**Task goal**
Repeat the line that contains "build_grip(looks, pot, side, turn)", the line that contains "for member in", and all lines between them, exactly and with no other lines.

**Given material**
------------------------------
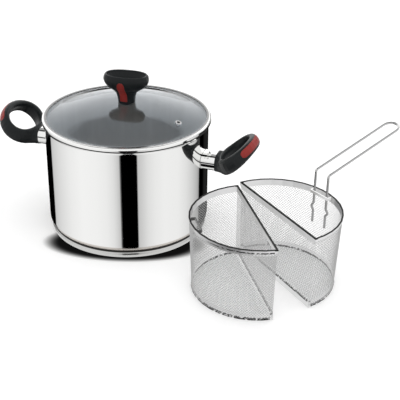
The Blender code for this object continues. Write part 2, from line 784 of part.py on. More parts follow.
def flat_wall():
    low, high = mesh_heights()
    inside = MESH_INSET + MESH_SHEET
    half = math.sqrt((basket_radius(BASKET_HEIGHT / 2) - MESH_INSET) ** 2 - inside ** 2)
    mesh = thicken(diamond_sheet(2 * half, high - low, max(2, round(2 * half / MESH_CELL))))
    for vert in mesh.verts:
        height = low + vert.co.z
        reach = math.sqrt((basket_radius(height) - MESH_INSET) ** 2 - inside ** 2)
        vert.co = Vector((MESH_INSET + vert.co.y, vert.co.x / half * reach, height))
    return mesh


def basket_floor():
    """The floor's plate; its diamonds are cut by floor_holes."""
    low = BAND_SHEET + GAP
    inset = BAND_DEPTH + GAP
    return loft([half_round(low, inset), half_round(low + MESH_SHEET, inset)])


def floor_holes():
    """Diamond prisms over the floor, trimmed to a border along its edge."""
    mesh = bmesh.new()
    border = half_round(0.0, BAND_DEPTH + GAP + MESH_STRAND)
    count = 2 * int(basket_radius(0.0) / MESH_CELL * math.sqrt(2) + 1)
    side = MESH_CELL / math.sqrt(2)
    bmesh.ops.create_grid(mesh, x_segments=count, y_segments=count, size=count * side / 2)
    bmesh.ops.rotate(mesh, verts=mesh.verts, matrix=Matrix.Rotation(math.pi / 4, 3, "Z"))
    cut = bmesh.ops.inset_individual(mesh, faces=mesh.faces, thickness=MESH_STRAND / 2, use_even_offset=True)
    bmesh.ops.delete(mesh, geom=cut["faces"], context="FACES")
    for first, second in zip(border, border[1:] + border[:1]):
        run = second - first
        everything = mesh.verts[:] + mesh.edges[:] + mesh.faces[:]
        bmesh.ops.bisect_plane(mesh, geom=everything, plane_co=first, plane_no=(run.y, -run.x, 0.0),
                               clear_outer=True)
    least = (side * HOLE_SHARE) ** 2
    small = [face for face in mesh.faces if face.calc_area() < least]
    bmesh.ops.delete(mesh, geom=small, context="FACES")
    bmesh.ops.translate(mesh, verts=mesh.verts, vec=(0.0, 0.0, -OVERRUN))
    raised = bmesh.ops.extrude_face_region(mesh, geom=mesh.faces[:], use_keep_orig=True)
    tops = [item for item in raised["geom"] if isinstance(item, bmesh.types.BMVert)]
    bmesh.ops.translate(mesh, verts=tops, vec=(0.0, 0.0, 2 * OVERRUN))
    return mesh


def staple_body():
    """A flat strip bent into a low bridge, its feet at the rim band. Local: outward is +X."""
    top = BASKET_HEIGHT - STAPLE_DROP
    low = top - STAPLE_TALL
    rim = basket_radius(low) * FACET_SHARE - BAND_DEPTH - GAP
    half = STAPLE_WIDTH / 2
    inner = half - STAPLE_SHEET
    bend = STAPLE_SHEET
    foot = [math.sqrt(rim ** 2 - y ** 2) for y in (half, inner)]
    back = STAPLE_REACH - STAPLE_SHEET
    outline = [(foot[0], half), (back + bend, half), (back, half - bend), (back, -half + bend),
               (back + bend, -half), (foot[0], -half), (foot[1], -inner), (STAPLE_REACH, -inner),
               (STAPLE_REACH, inner), (foot[1], inner)]
    return loft([[Vector((x, y, low)) for x, y in outline], [Vector((x, y, top)) for x, y in outline]])


def build_basket(looks, side, spot, turn, staple_angle):
    base = frame(f"basket_{side}", (*spot, 0.0), turn)
    place(band(BASKET_HEIGHT, 1, RIM_BAND_OUTSIDE), f"rim_band_{side}", looks["polished"], base)
    place(band(0.0, -1, BASE_BAND_OUTSIDE), f"base_band_{side}", looks["polished"], base)
    place(curved_wall(), f"round_mesh_{side}", looks["mesh"], base, smooth=False)
    place(flat_wall(), f"flat_mesh_{side}", looks["mesh"], base, smooth=False)
    floor = place(basket_floor(), f"floor_mesh_{side}", looks["mesh"], base, smooth=False)
    holes = cutter(floor_holes(), f"floor_holes_{side}")
    holes.parent = base
    combine(floor, holes)
    mesh = staple_body()
    mesh.transform(Matrix.Rotation(staple_angle, 4, "Z"))
    place(mesh, f"staple_{side}", looks["brushed"], base)
    return base


def rounded(points, radius, steps):
    """A path with its inner corners turned on a radius."""
    path = [points[0]]
    for before, corner, after in zip(points, points[1:], points[2:]):
        first = (before - corner).normalized()
        second = (after - corner).normalized()
        half = first.angle(second) / 2
        shorter = min((before - corner).length, (after - corner).length)
        reach = min(radius / math.tan(half), shorter * 0.45)
        start, end = corner + first * reach, corner + second * reach
        for step in range(steps + 1):
            share = step / steps
            near = start.lerp(corner, share)
            far = corner.lerp(end, share)
            path.append(near.lerp(far, share))
    path.append(points[-1])
    return path


def wire_path():
    """Centre line of the handle: kinked legs, a bend, the arm and its round end."""
    inward = STAPLE_REACH + WIRE_PLAY + WIRE_RADIUS
    half = WIRE_SPREAD / 2
    bends = ((half, WIRE_LEG_END), (half, KINK_HEIGHT - KINK_TALL / 2), (half + KINK_OUT, KINK_HEIGHT),
             (half, KINK_HEIGHT + KINK_TALL / 2), (half, WIRE_BEND_HEIGHT))
    side = [Vector((inward, across, height)) for across, height in bends]
    along = Vector((math.cos(WIRE_RISE), 0.0, math.sin(WIRE_RISE)))
    arm = side[-1] + along * WIRE_ARM
    leg = rounded(side + [arm], WIRE_BEND_RADIUS, 4)
    centre = Vector((arm.x, 0.0, arm.z))
    turn = [centre + along * (half * math.sin(angle)) + Vector((0.0, half * math.cos(angle), 0.0))
            for angle in (math.pi * step / 10 for step in range(1, 10))]
    mirror = [Vector((point.x, -point.y, point.z)) for point in reversed(leg)]
    return leg + turn + mirror


def build_wire(looks, base, staple_angle):
    holder = frame("basket_handle", (0.0, 0.0, 0.0), staple_angle, base)
    curve = bpy.data.curves.new("wire_handle", "CURVE")
    curve.dimensions = "3D"
    curve.bevel_depth = WIRE_RADIUS
    curve.bevel_resolution = WIRE_SIDES // 4
    curve.use_fill_caps = True
    path = wire_path()
    spline = curve.splines.new("POLY")
    spline.points.add(len(path) - 1)
    for point, spot in zip(spline.points, path):
        point.co = (*spot, 1.0)
    spline.use_smooth = True
    curve.materials.append(looks["polished"])
    wire = bpy.data.objects.new("wire_handle", curve)
    bpy.context.collection.objects.link(wire)
    wire.parent = holder


def make_looks():
    return {
        "polished": material("polished_steel", (0.82, 0.82, 0.81), 1.0, 0.08),
        "brushed": material("brushed_steel", (0.70, 0.70, 0.69), 1.0, 0.25),
        "aluminium": material("aluminium", (0.80, 0.80, 0.80), 1.0, 0.35),
        "mesh": material("steel_mesh", (0.72, 0.72, 0.72), 1.0, 0.30),
        "glass": material("lid_glass", (0.72, 0.76, 0.80), 0.0, 0.03, Transmission_Weight=1.0),
        "black": material("black_moulding", (0.018, 0.020, 0.021), 0.0, 0.38),
        "red": material("red_moulding", (0.30, 0.028, 0.022), 0.0, 0.35),
    }


def main():
    clear_scene()
    looks = make_looks()
    pot = build_pot(looks)
    for side, extra in (("right", 0.0), ("left", math.pi)):
        turn = Matrix.Rotation(HANDLE_AZIMUTH + extra, 4, "Z")
        build_ferrule(looks, pot, side, turn)
        build_grip(looks, pot, side, turn)
    lid = frame("lid", (0.0, 0.0, 0.0))
    build_rim(looks, lid)
    build_glass(looks, lid)
    build_vent(looks, lid)
    build_knob(looks, lid)
    build_basket(looks, "left", LEFT_BASKET, LEFT_TURN, LEFT_STAPLE_ANGLE)
    base = build_basket(looks, "right", RIGHT_BASKET, RIGHT_TURN, RIGHT_STAPLE_ANGLE)
    build_wire(looks, base, RIGHT_STAPLE_ANGLE)


main()
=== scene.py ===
# %% [markdown]
# A polished stockpot with a glass lid stands beside two half-round straining baskets.
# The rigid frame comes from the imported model, so every new piece goes where that frame says.
# We load it first.

import json
import math

import bmesh
import bpy
from bmesh.types import BMEdge, BMFace, BMVert
from mathutils import Matrix, Vector

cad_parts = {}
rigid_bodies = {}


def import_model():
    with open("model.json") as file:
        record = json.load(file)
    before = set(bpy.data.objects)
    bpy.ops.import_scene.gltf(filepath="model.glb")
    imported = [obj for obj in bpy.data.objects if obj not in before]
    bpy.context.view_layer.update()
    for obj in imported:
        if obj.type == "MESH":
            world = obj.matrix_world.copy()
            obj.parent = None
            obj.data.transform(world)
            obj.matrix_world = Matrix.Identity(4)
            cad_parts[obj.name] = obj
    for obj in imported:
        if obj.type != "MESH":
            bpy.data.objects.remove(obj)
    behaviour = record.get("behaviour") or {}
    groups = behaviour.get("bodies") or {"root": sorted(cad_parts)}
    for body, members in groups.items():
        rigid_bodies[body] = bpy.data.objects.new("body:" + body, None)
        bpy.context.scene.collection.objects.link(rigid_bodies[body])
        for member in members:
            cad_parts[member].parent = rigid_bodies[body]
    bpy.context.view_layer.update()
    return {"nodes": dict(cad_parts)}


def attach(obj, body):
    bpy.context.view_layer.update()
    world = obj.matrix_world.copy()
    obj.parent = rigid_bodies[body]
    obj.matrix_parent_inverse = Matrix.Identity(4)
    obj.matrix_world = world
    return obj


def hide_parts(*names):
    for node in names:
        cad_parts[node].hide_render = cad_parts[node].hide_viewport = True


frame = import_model()
nodes = frame["nodes"]
scene = bpy.context.scene

# %% [markdown]
# The camera looks down at 28 degrees through a long lens, with a small roll.
# It could be turned by hand until the view looks right, but then nobody could repeat it.
# So its three directions are worked out from those angles, and become the columns of its matrix.
# The small shift puts the pot left of the middle, as the photograph has it.

# %% Camera
VIEW_DOWN = math.radians(28.0)
VIEW_ROLL = math.radians(1.76)
VIEW_DISTANCE = 1.443
VIEW_TARGET = Vector((0.15006, 0.0, 0.03768))
LENS_MM = 83.896
SENSOR_MM = 36.0
SIDE_SHIFT = -0.06498


def add_camera():
    back = Vector((0.0, -math.cos(VIEW_DOWN), math.sin(VIEW_DOWN)))
    up = Vector((0.0, math.sin(VIEW_DOWN), math.cos(VIEW_DOWN)))
    right = Vector((1.0, 0.0, 0.0))
    rolled_right = right * math.cos(VIEW_ROLL) + up * math.sin(VIEW_ROLL)
    rolled_up = up * math.cos(VIEW_ROLL) - right * math.sin(VIEW_ROLL)
    turn = Matrix((rolled_right, rolled_up, back)).transposed().to_4x4()
    data = bpy.data.cameras.new("view")
    data.lens = LENS_MM
    data.sensor_width = SENSOR_MM
    data.shift_x = SIDE_SHIFT
    made = bpy.data.objects.new("view", data)
    scene.collection.objects.link(made)
    made.matrix_world = Matrix.Translation(VIEW_TARGET + back * VIEW_DISTANCE) @ turn
    scene.camera = made
    return made


camera = add_camera()
print("camera at", tuple(round(value, 3) for value in camera.location))

# %% [markdown]
# Materials are built from nodes, but written as sums.
# One small class holds a socket, so that an expression such as 1 - mask * 0.5 adds its Math nodes.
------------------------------
**Solution for this exercise**
        build_grip(looks, pot, side, turn)
    lid = frame("lid", (0.0, 0.0, 0.0))
    build_rim(looks, lid)
    build_glass(looks, lid)
    build_vent(looks, lid)
    build_knob(looks, lid)
    build_basket(looks, "left", LEFT_BASKET, LEFT_TURN, LEFT_STAPLE_ANGLE)
    base = build_basket(looks, "right", RIGHT_BASKET, RIGHT_TURN, RIGHT_STAPLE_ANGLE)
    build_wire(looks, base, RIGHT_STAPLE_ANGLE)


main()
=== scene.py ===
# %% [markdown]
# A polished stockpot with a glass lid stands beside two half-round straining baskets.
# The rigid frame comes from the imported model, so every new piece goes where that frame says.
# We load it first.

import json
import math

import bmesh
import bpy
from bmesh.types import BMEdge, BMFace, BMVert
from mathutils import Matrix, Vector

cad_parts = {}
rigid_bodies = {}


def import_model():
    with open("model.json") as file:
        record = json.load(file)
    before = set(bpy.data.objects)
    bpy.ops.import_scene.gltf(filepath="model.glb")
    imported = [obj for obj in bpy.data.objects if obj not in before]
    bpy.context.view_layer.update()
    for obj in imported:
        if obj.type == "MESH":
            world = obj.matrix_world.copy()
            obj.parent = None
            obj.data.transform(world)
            obj.matrix_world = Matrix.Identity(4)
            cad_parts[obj.name] = obj
    for obj in imported:
        if obj.type != "MESH":
            bpy.data.objects.remove(obj)
    behaviour = record.get("behaviour") or {}
    groups = behaviour.get("bodies") or {"root": sorted(cad_parts)}
    for body, members in groups.items():
        rigid_bodies[body] = bpy.data.objects.new("body:" + body, None)
        bpy.context.scene.collection.objects.link(rigid_bodies[body])
        for member in members:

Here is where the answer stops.